67. Insofar as the judgment of the Division Bench of this Court in case of Prakash Vasudeo Deodhar (supra) relied upon by the learned counsel for Respondent Nos.[5] to 8 is concerned, it is held by the Division Bench of this Court that once the notification under Section 6 of the Land Acquisition Act is published and notices under Section 9 are served, the only mode of withdrawal of lands from acquisition is by resorting to powers under Section 48 of the Land Acquisition Act, 1894. This judgment of the Division Bench of this Court does not apply even remotely to the facts of this case.

68. Insofar as the judgment of the Supreme Court in case of State of Maharashtra, through its Secretary, Ministry of Revenue of Forest, Mantralaya, Mumbai and Ors. Vs. Santosh Pralhad Sonkambale and Anr. (Supra) relied upon by the learned counsel for Respondent Nos.[5] to 8 is concerned, the said judgment does not apply even remotely to the facts of this case.

69. Insofar as the judgment of the Supreme Court in case of Vineeta Sharma (supra) relied upon by Dr. Warunjikar, learned counsel for Respondent Nos. 9 and 10 is concerned, there is no dispute about the proposition of law declared by the Supreme Court in the said judgment that daughter’s right in coparcenary property under substituted Section 6 of the Hindu Succession Act, 1956 confers status of coparcener on daughter born before or after the amendment in the same manner as son with same rights and liabilities. The Petitioner has not disputed this proposition of law. The reliance placed on said judgment is totally misplaced. The said judgment does not apply even remotely to the facts of this case.
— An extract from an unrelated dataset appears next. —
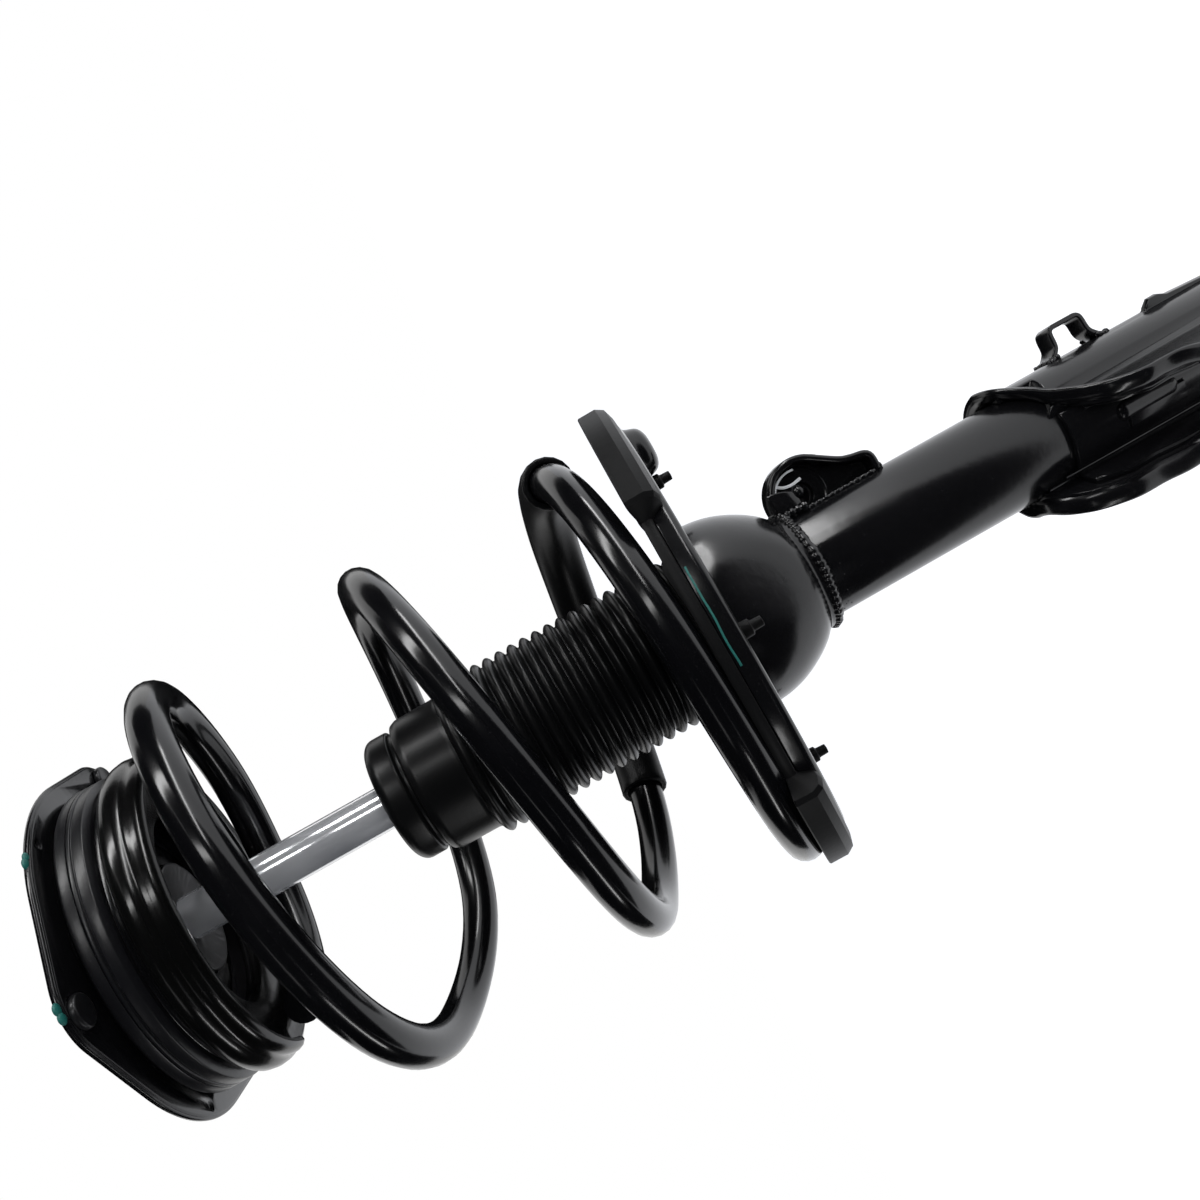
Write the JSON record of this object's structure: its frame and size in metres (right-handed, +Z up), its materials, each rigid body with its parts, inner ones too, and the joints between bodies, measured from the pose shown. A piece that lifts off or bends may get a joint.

42. In our view, the Petitioner has made out a case for grant of relief.

43. We, therefore, pass the following order:

(i) Writ Petition is allowed in terms of prayer clause

(ii) No order as to costs.

(iii) Parties to act on an authenticated copy of this judgment.

(GAURI GODSE, J.) ( R.D.DHANUKA, J. ) Judgment dated 2 May, 2023 is corrected and uploaded as per the order dated 4 May, 2023 for speaking to the minutes.